El diseño de vestuario de Alejandro Rincón pareciera replicar aquel mensaje de cruce y encuentro de dos realidades muy distintas de la escenografía, pero termina por verse desarrollado a medias. Es muy claro lo que nos quiere decir en Oceána, y el trabajo en su ropa. Aún cuando sobre-ornamentado nos habla muchísimo de quién es ella, de dónde viene y dónde la podemos encontrar; pero cuando llegamos a Ismael las ideas parecieran haberse oscurecido. Y aún cuando él se presenta en toda medida más plano, y viniendo de la ciudad el juego quizá no es tan obvio, el poco discurso en lo que trae puesto que sólo se alínea a una paleta de colores sin mayor búsqueda, sí pareciera una pequeña oportunidad perdida. Y en pareja el desbalance visual no construye armonía.

Uno de los detalles más coloridos del montaje es finalmente la música. Compisición de Jonathan Alvidrez pero que en escena es interpretada por María Hajnal, que permanece todo el tiempo al fondo en una especie de omnipresente y con quien Salomón también juega para hacerla participar sólo por momentitos, pero recordándonos entonces que eso musical de la puesta está integrado al relato, y no es meramente sonido ambiental. Si algo logra muy bien La Extraña Desaparición De Las Luciérnagas es situarnos, y dar vida desde lo poco retacado a un literal país.

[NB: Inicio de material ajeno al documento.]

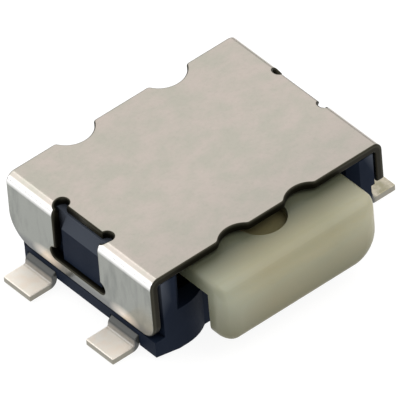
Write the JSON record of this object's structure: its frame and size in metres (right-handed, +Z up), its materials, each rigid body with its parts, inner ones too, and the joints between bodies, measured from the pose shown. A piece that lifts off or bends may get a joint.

Hay algo que decir sobre los momentos truncos y los futuros tiznados, y de algún modo La Extraña Desaparición De Las Luciérnagas sí pega donde duelen las posibilidades, pero no termina de redonearse lo suficiente para salirse del pretexto y hacia la contundencia. Fuera de un par de minutos finales que daría gusto que dijeran todo lo que quieren decir, la obra mantiene una emoción de principio a fin por el qué sigue, y la ilusión de este encuentro tan elusivo entre dos personas que ya nos tienen enganchados, que antes de hayarse entre ellas, llena de motivación saber que primero se pueden descubrir a sí mismas. Y eso siempre será lo más mágico de un viaje. Que te obliga a poner un pie fuera de cuatro paredes que te contienen.